The Sami Church Council (n.sa. Sámi girkoráđđi, l.sa. Sáme girkoráde, s.sa. Saemien gærhkoeraerie) is the organ of the Church of Norway responsible for Sami church life. It answers to the General Synod of the Church of Norway.

Background
The history of the Sami people is one of marginalisation and Norwegianization – the government policy of forced assimilation of the Sami into Norwegian society. Christian missions among the Sami people go back to the Middle Ages, but from 1700 the Protestant and pietistic mission among the Sami, together with state colonialism, brought lasting changes to the Sami society (as well as religion). From around 1850 a very rough assimilation policy held the Sami people in a firm grip until 1980. This period may be referred to as the Dark Ages of the Sami people. This assimilation policy permeated the public officials, schools and the Church of Norway. In parts of Sápmi the Sami culture and language was eradicated during this period.
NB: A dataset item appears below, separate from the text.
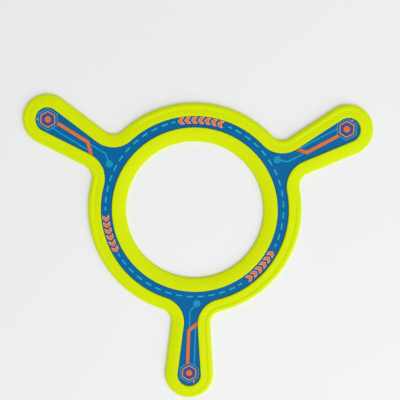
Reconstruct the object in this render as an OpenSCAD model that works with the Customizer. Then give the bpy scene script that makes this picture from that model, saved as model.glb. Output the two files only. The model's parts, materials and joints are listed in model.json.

Throughout the nineteen-eighties, an increasing awareness of the rights of the indigenous peoples became visible both in the Norwegian and the Sami society. The awakening had begun for the Sami people in the beginning of the 20th century and during the so-called Alta controversy it became a hot topic among the Norwegian politicians as well. In 1989 the Sami people were granted their own parliament, the Sámediggi.

In 1992 the General Synod in the Church of Norway decided to establish an organ to oversee and work for the Sami church life. In 1997 the General Synod acknowledged its role in the assimilation process and declared it would make good of its mistakes.

Organisation 
The council has seven members. One member is to be a bishop appointed by the Bishops’ Conference, and one appointed by the Sami Parliament. The General Synod elects five other members, among these there is to be a representative from some of the Sami languages in Norway (Southern Sami, Lule Sami and Northern Sami). The leader of the council is elected by the General Synod.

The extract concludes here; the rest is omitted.